The robots.txt file is a commonly overlooked tool in the SEO toolbox. Despite being incredibly simple, time and again I see sites with it missing or badly implemented. I have written a short guide here explaining its uses.
What is the robots.txt file?
The robots.txt file is a small little text file which resides in the web root of a website. It's purpose is to serve as a behaviour guideline for search engine spiders. In essence it tells googlebot (and other spiders) what pages of a website is it should and should not index for use in web searches. This makes it very important when you are trying to do SEO.
Before I go on I want to discuss an often overlooked and misunderstood aspect of the robots.txt file which is security. The robots.txt file is a guideline only and web spiders can and often do ignore it. Even the ones that do obey it often have different interprepations of how the rules work.

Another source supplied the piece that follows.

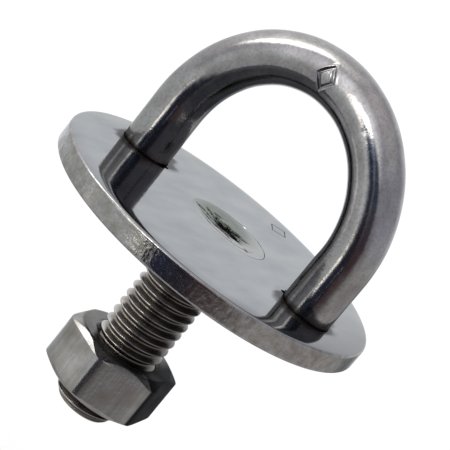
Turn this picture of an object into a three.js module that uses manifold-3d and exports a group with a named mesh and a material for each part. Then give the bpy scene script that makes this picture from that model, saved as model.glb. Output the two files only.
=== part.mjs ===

It is for this reason that it is a very bad idea to list sensitive directories in the robots.txt file as an attacker can actually see what directories you do not want indexed to hone an attack. I personally recommend a policy of denying access to everything (without naming the resources being denied) and then giving access to named resources instead of giving access to everything and denying access to named resources.
Creating the robots.txt File
The first step in creating your robots.txt file is simply a case of creating a blank text file named robots.txt and placing it in the webroot of your site. It is then a simple matter of visiting 'http://yoursitedomain/robots.txt' to see if it is visible.
Once you have created your robots.txt file the first thing we do is write a comment. The robots.txt file uses the '#' symbol for starting comments. A comment can appear on its own line and appended to a code directive.
# Comments appear after the "#" symbol at the start of a line,
User-agent: * # or after a directive